Another concern this developer had was with his own team. He was assigned to a Domain team he was the expert on, but was used to working with a couple of developers in the UK. This new team had two Indian developers. They had recently acknowledged the distributed teams weren’t really working so these new Domain teams were supposed to be co-located. But this setup seemed to signal that he was there merely to train these Indians up to then essentially offshore the Domain. Since he was the expert and proud of it, he still wanted to work in that area. But he can’t work on the same software forever.

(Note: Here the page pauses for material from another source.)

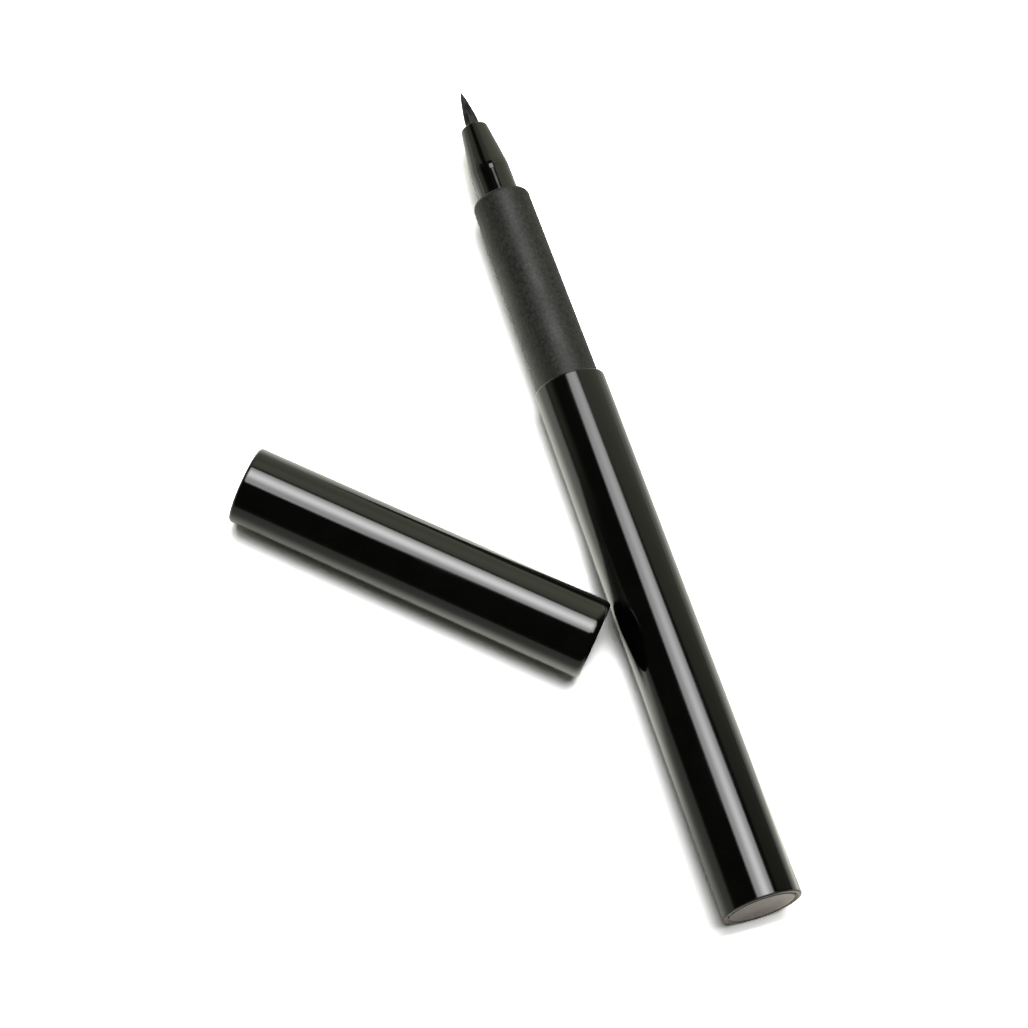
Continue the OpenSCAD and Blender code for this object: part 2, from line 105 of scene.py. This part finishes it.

In the Cross-Cutting team, we had an open slot labelled “new starter” so we were going to get a new hire in. You have to start somewhere, but again, this doesn’t help the teams specialise if they don’t already start with the knowledge.

Colleagues Opinions:

Developer 1:

Me 13:39: what does a new starter know about Cross-Cutting? 
Mark 13:39: sounds more like Cost Cutting! 

Developer 2:

It’s infinitely harder to build something if you don’t understand the thing you’re building. Hard to catch issues and make sense of designs if you had no opportunity to learn the domain.

Developer 3:

isn’t one of our major issues is we’ve lost domain expertise for core/bread and butter modules.  For any “module”, there’s a combination of what the requirements are/how it should work, and what the code is actually doing. Without “domain teams”/ownership – we’ve lost a large part of the puzzle (how module should work).

Developer 4:

our teams are completely ineffective, expertise has been spread too thin. We probably need to reorganise the department again with who is remaining.

Build stronger teams first that only have one junior-ish person, then have weaker teams helping out where possible. It will be very hard for the weaker teams, but unless we do this, we’ll lose the stronger people.

The weaker teams should be given appropriate projects with longer timescales, and given as much help as possible while ultimately having to struggle their own way, stronger people who put in the effort will begin to emerge from those teams.